◆ **The request**
Return the lines from the line containing "foot_half_width = sqrt(roll_radius**2" through the line containing "if empty is" exactly. No other line should appear in the answer.

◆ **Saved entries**
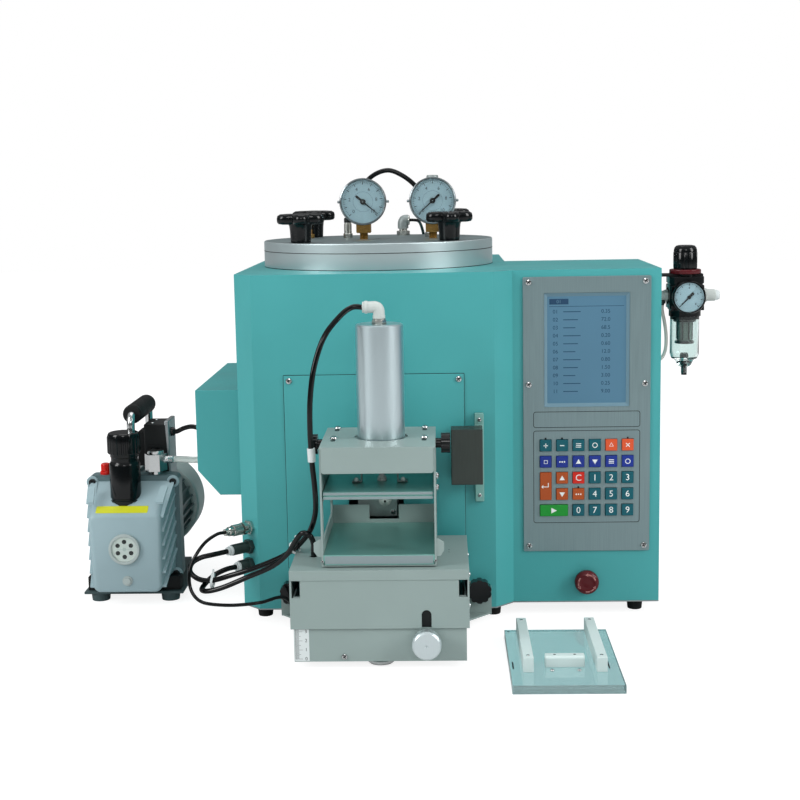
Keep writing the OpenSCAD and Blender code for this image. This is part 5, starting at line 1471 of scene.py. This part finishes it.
class OBJECT_OT_injector_regulator(bpy.types.Operator):
    """Makes the air regulator with its bowl, gauge and knob."""
    bl_idname = "object.injector_regulator"
    bl_label = "Air regulator"

    def execute(self, context):
        x, y = REGULATOR
        top = REGULATOR_TOP
        self.body(x, y, top)
        self.bowl(x, y, top - 47)
        self.gauge(x, y - 20, top - 23)
        self.knob(x, y, top + 8.2)
        return {"FINISHED"}

    def body(self, x, y, top):
        """The housing with its bracket, red ring and neck."""
        form = Form()
        place = upright(x, y, 0)
        foot = top - 47
        form.rod(18.6, foot, foot + 8, place, 64)
        outline = rounded_box(40, 40, 6)
        form.prism(outline, foot + 9.5, top - 10, place)
        form.prism(rounded_box(37, 37, 8), foot + 7.5, foot + 9.6, place)
        form.prism(rounded_box(38, 38, 9), top - 10.1, top - 8, place)
        form.prism(rounded_box(40, 40, 8), top - 8.1, top, place)
        for s in (-1, 1):
            boss = rightward if s > 0 else leftward
            form.turned([(0, 17), (12.0, 17), (12.0, 19.9), (10.5, 20), (0, 20)],
                        boss(x, y, top - 23), 48)
            for z in (top - 36, top - 14):
                form.block((x + s * 17.5 - 1.6, y - 20.2, z - 3), (x + s * 17.5 + 1.6, y - 18, z + 3))
        form.finish = 1
        form.block((x - 33.2, y - 10, top), (x + 19.5, y + 10, top + 3))
        form.finish = 2
        form.turned([(11, top + 2.9), (18.2, top + 2.9), (18.4, top + 3.5), (18.4, top + 7.2),
                     (17.6, top + 8), (11, top + 8), (11, top + 2.9)], place, 72)
        form.finish = 0
        form.turned([(0, top), (11.9, top), (11.9, top + 13.6), (0, top + 14)], place, 48)
        settle(form, "regulator_housing", ("black_plastic", "matt_black", "stop_red"), "cabinet",
               ("regulator_body",), edge=0.4)

    def bowl(self, x, y, foot):
        """The clear bowl, and the filter and drain in it."""
        place = upright(x, y, 0)
        form = Form()
        form.turned([(3.5, foot - 68), (3.5, foot - 61), (7.8, foot - 58.5), (10.9, foot - 52),
                     (14.9, foot - 50), (16.7, foot - 46.6), (17, foot - 44), (17, foot - 0.1),
                     (15.2, foot - 0.1), (15.2, foot - 43.5), (13.6, foot - 47.6),
                     (9.4, foot - 49.8), (3.5, foot - 50.5), (3.5, foot - 68)], place, 72)
        settle(form, "regulator_bowl_shell", "clear_bowl", "cabinet",
               ("regulator_bowl",))
        form = Form()
        form.turned([(0, foot), (16.9, foot), (16.9, foot - 3.4), (13, foot - 3.8),
                     (13, foot - 6.4), (0, foot - 6.4)], place, 64)
        form.finish = 1
        form.turned([(0, foot - 6), (8.6, foot - 6), (9.0, foot - 9), (9.0, foot - 27),
                     (8.2, foot - 29.6), (0, foot - 30)], place, 48)
        form.finish = 2
        form.turned([(0, foot - 29.6), (10.6, foot - 29.6), (11.4, foot - 31),
                     (11.4, foot - 32.4), (0, foot - 32.6)], place, 48)
        form.turned([(0, foot - 45), (4.2, foot - 45), (5.2, foot - 48.4), (3.3, foot - 50.4),
                     (3.3, foot - 70), (1.7, foot - 70), (1.7, foot - 66), (0, foot - 66)],
                    place, 36)
        for i in range(8):
            spin = upright(x, y, 0, 45 * i + 22.5)
            form.block((8.8, -0.5, foot - 28), (9.9, 0.5, foot - 7), spin)
        settle(form, "regulator_filter", ("matt_black", "filter_white", "black_plastic"),
               "cabinet")

    def gauge(self, x, y, z):
        """The small gauge at the front, with its glass and pointer."""
        place = frontward(x, y, z)
        form = Form()
        form.turned([(0, -5), (6.9, -5), (6.9, 0.8), (17.6, 1.4), (19.0, 2.4), (19.2, 3.6),
                     (19.2, 10.8), (18.6, 11.9), (17.8, 12), (17.2, 11.4), (17.2, 8.6), (0, 8.6)],
                    place, 80)
        form.turned([(1, 8.5), (1, 10.3), (0, 10.5)], place, 20)
        form.finish = 1
        form.collar(1.0, 17.1, 8.55, 8.9, place, 64)
        form.finish = 2
        dial_marks(form, place, 17, -135, 135, 8, 5, ["0", "2", "4", "6", "8"], 3.6, 8.9)
        settle(form, "regulator_gauge_case", ("black_plastic", "dial_white", "print_black"),
               "cabinet", ("regulator_gauge",))
        form = Form()
        form.turned([(0, 11.0), (17.2, 10.9), (17.2, 11.3), (0, 11.6)], place, 64)
        settle(form, "regulator_gauge_glass", "glass", "cabinet")
        form = Form()
        pointer(form, frontward(x, y - 9.4, z), 17, 225)
        settle(form, "regulator_pointer", "needle_black", "regulator_needle",
               ("regulator_needle",))

    def knob(self, x, y, base):
        """The fluted knob on top."""
        place = upright(x, y, base)
        form = Form()
        form.turned([(12.3, 6.8), (12.3, 0), (13.2, 0), (13.6, 0.6), (13.8, 2), (13.9, 2.5),
                     (13.9, 19), (13.4, 20)], place, 160,
                    lambda a: 1 if math.cos(a * 20) > -0.2 else 0.965)
        form.turned([(0, 19.5), (13.5, 19.5), (13.4, 22), (12.6, 25), (10.8, 27.1), (8, 27.8),
                     (0, 28)], place, 72)
        form.rod(12.35, 6.8, 19.6, place, 48)
        settle(form, "regulator_grip", "black_plastic", "regulator_knob",
               ("regulator_knob",), angle=28)


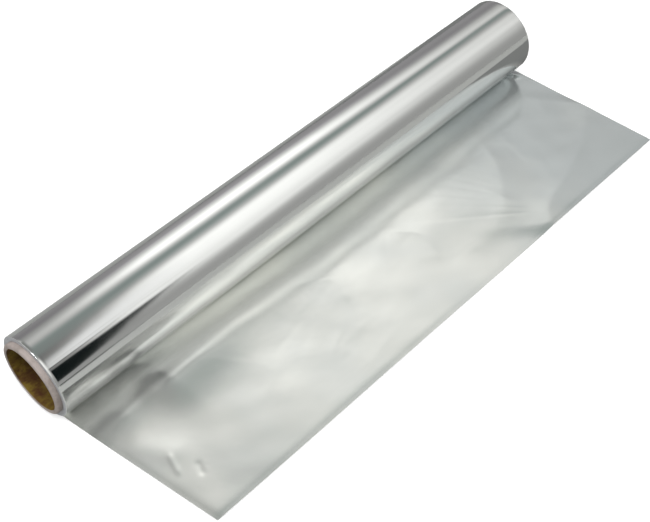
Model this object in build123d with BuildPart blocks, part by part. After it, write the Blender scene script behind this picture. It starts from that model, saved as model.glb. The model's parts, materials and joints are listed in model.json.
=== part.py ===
"""Household roll of aluminium foil, lying on its side with a short length pulled out.

Two pieces: the cardboard core, and the foil web, which is one strip from the
first turn on the core to the free edge of the length that lies on the table.

Frame: +X runs along the roll, +Z is up, and the pulled-out length lies towards -Y.
The origin is on the table, below the roll's axis and midway along the web.
"""
import os
from math import pi, sqrt

from build123d import *

# ---- driving sizes, mm ----------------------------------------------------
core_bore_radius = 15.0      # the hole right through the core
core_wall = 2.1              # spiral-wound board
core_stand_out = 2.4         # bare core at each end, past the edges of the foil
core_edge_break = 0.25       # the cut ends are slightly softened by handling

web_width = 300.0            # width of the foil strip
winding_build = 2.35         # foil wound on the core, first turn to last
winding_slack = 0.05         # the first turn lies this far off the board
winding_edge_round = 0.3     # the outermost turns' edges are rubbed round
foot_flat_depth = 0.1        # the soft turns press flat where the roll lies

sheet_thickness = 0.2        # a stand-in: the foil itself is about 0.015 thick
pull_left = 91.7             # pulled-out length along the left edge
pull_right = 94.5            # and along the right edge: the tear isn't square
sheet_side_shift = 1.5       # the last turn leaves the roll this far towards +X
left_edge_draw_in = 9.0      # the left edge slants in by this much at its corner

# ---- sizes that follow ----------------------------------------------------
core_radius = core_bore_radius + core_wall
core_length = web_width + 2 * core_stand_out
winding_inner_radius = core_radius + winding_slack
roll_radius = winding_inner_radius + winding_build
axis_height = roll_radius - foot_flat_depth

# Every turned section is drawn in this plane: its x runs along the roll and its
# y is the radius, measured from the roll's own axis.
roll_section = Plane(origin=(0, 0, axis_height), x_dir=(1, 0, 0), z_dir=(0, -1, 0))
roll_axis = Axis((0, 0, axis_height), (1, 0, 0))


# ---- cardboard core: a plain tube -----------------------------------------
with BuildPart() as cardboard_core:
    with BuildSketch(roll_section):
        with Locations((0, core_bore_radius)):
            Rectangle(core_length, core_wall, align=(Align.CENTER, Align.MIN))
    revolve(axis=roll_axis)
    end_rims = cardboard_core.edges().filter_by(GeomType.CIRCLE)
    chamfer(end_rims, core_edge_break)


# ---- foil web: the wound turns, and the length that lies on the table -----
left_root = -web_width / 2 + sheet_side_shift
right_root = web_width / 2 + sheet_side_shift

with BuildPart() as foil_web:
    with BuildSketch(roll_section) as wound_section:
        with Locations((0, winding_inner_radius)):
            Rectangle(web_width, winding_build, align=(Align.CENTER, Align.MIN))
        fillet(wound_section.vertices().group_by(Axis.Z)[-1], winding_edge_round)
    revolve(axis=roll_axis)

    with BuildSketch(Plane.XY):
        with BuildLine():
            Polyline(
                (left_root, 0),
                (left_root + left_edge_draw_in, -pull_left),
                (right_root, -pull_right),
                (right_root, 0),
                close=True,
            )
        make_face()
    extrude(amount=sheet_thickness)

    # The table cuts the foot flat, level with the underside of the sheet.
    split(bisect_by=Plane.XY, keep=Keep.TOP)


# ---- one STEP file a piece ------------------------------------------------
os.makedirs("parts", exist_ok=True)

cardboard_core.part.label = "cardboard_core"
export_step(cardboard_core.part, "parts/cardboard_core.step")

foil_web.part.label = "foil_web"
export_step(foil_web.part, "parts/foil_web.step")

foot_half_width = sqrt(roll_radius**2 - axis_height**2)
wound_section_area = pi * (roll_radius**2 - winding_inner_radius**2)
print(f"roll {2 * roll_radius:.2f} mm across, core {core_length:.1f} mm long")
print(f"foot flat {2 * foot_half_width:.2f} mm wide, wound section {wound_section_area:.1f} mm2")
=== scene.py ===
"""A roll of household aluminium foil, lying on its side with a short length pulled out.

The roll is dressed as three pieces: the cardboard core, the wound turns and the
pulled-out sheet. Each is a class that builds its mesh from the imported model's own
boxes and dresses it in its finish. The frame is the model's: +X along the roll, +Z
up, and the pulled-out foil towards -Y. Sizes are in metres, but for the ridges,
waves and buckles of the foil, which are given in mm.
"""
import json
import logging
import math
from dataclasses import dataclass, field
from enum import Enum
from typing import Callable, NamedTuple, Sequence

import bpy
import numpy as np
from mathutils import Matrix, Vector


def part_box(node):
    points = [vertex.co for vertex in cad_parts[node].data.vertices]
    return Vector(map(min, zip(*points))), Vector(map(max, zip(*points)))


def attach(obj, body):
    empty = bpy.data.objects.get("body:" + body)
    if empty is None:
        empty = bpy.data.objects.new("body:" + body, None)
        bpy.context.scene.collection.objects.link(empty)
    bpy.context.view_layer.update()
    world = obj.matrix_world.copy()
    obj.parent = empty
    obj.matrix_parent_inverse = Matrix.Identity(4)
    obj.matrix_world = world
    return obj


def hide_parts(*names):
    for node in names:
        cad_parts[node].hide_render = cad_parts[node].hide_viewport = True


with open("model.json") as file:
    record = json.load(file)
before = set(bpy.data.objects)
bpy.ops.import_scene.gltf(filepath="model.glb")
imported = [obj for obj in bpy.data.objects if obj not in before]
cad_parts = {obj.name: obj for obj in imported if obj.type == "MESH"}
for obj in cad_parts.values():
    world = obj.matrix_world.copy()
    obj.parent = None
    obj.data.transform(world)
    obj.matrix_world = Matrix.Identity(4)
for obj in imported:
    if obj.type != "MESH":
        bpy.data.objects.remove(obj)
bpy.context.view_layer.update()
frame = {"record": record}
MM = 0.001
SHARP_EDGE = math.radians(50)
LOG = logging.getLogger("foil_roll")

Colour = tuple[float, float, float]
BLACK: Colour = (0.0, 0.0, 0.0)
WHITE: Colour = (1.0, 1.0, 1.0)


class Slot(Enum):
    """The record's material slots."""

    FOIL = "foil"
    CORE = "core_board"


class Slope(NamedTuple):
    """A smooth step between two levels, as what is read goes from low to high."""

    low: float
    high: float
    before: float = 0.0
    after: float = 1.0


class Window(NamedTuple):
    """A soft-edged range, which fades in from start to full and out from thin to gone."""

    start: float
    full: float
    thin: float
    gone: float


class SectionPoint(NamedTuple):
    """A point of a turned piece's section, and whether it is on a face of the second finish."""

    x: float
    radius: float
    second: int


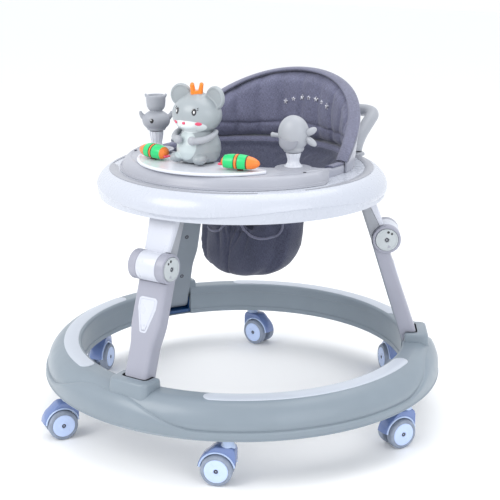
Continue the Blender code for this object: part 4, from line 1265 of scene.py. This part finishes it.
def kept_inside_shell(pad):
    """Flatten the cushion's back where it would press through the rigid shell."""
    low = TRAY_TOP + 0.0003
    for vertex in pad.data.vertices:
        spoke = Vector((vertex.co.x, vertex.co.y - BACK_CENTRE_Y))
        height = shell_height(math.atan2(spoke.y, spoke.x))
        share = min(max((vertex.co.z - low) / (BACK_FOOT + height - low), 0.0), 1.0)
        limit = SHELL_INNER - 0.0006 + BACK_FLARE * height * share
        if spoke.length > limit:
            vertex.co.xy = spoke * (limit / spoke.length) + Vector((0.0, BACK_CENTRE_Y))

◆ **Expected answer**
foot_half_width = sqrt(roll_radius**2 - axis_height**2)
wound_section_area = pi * (roll_radius**2 - winding_inner_radius**2)
print(f"roll {2 * roll_radius:.2f} mm across, core {core_length:.1f} mm long")
print(f"foot flat {2 * foot_half_width:.2f} mm wide, wound section {wound_section_area:.1f} mm2")
=== scene.py ===
"""A roll of household aluminium foil, lying on its side with a short length pulled out.

The roll is dressed as three pieces: the cardboard core, the wound turns and the
pulled-out sheet. Each is a class that builds its mesh from the imported model's own
boxes and dresses it in its finish. The frame is the model's: +X along the roll, +Z
up, and the pulled-out foil towards -Y. Sizes are in metres, but for the ridges,
waves and buckles of the foil, which are given in mm.
"""
import json
import logging
import math
from dataclasses import dataclass, field
from enum import Enum
from typing import Callable, NamedTuple, Sequence

import bpy
import numpy as np
from mathutils import Matrix, Vector


def part_box(node):
    points = [vertex.co for vertex in cad_parts[node].data.vertices]
    return Vector(map(min, zip(*points))), Vector(map(max, zip(*points)))


def attach(obj, body):
    empty = bpy.data.objects.get("body:" + body)
    if empty is None:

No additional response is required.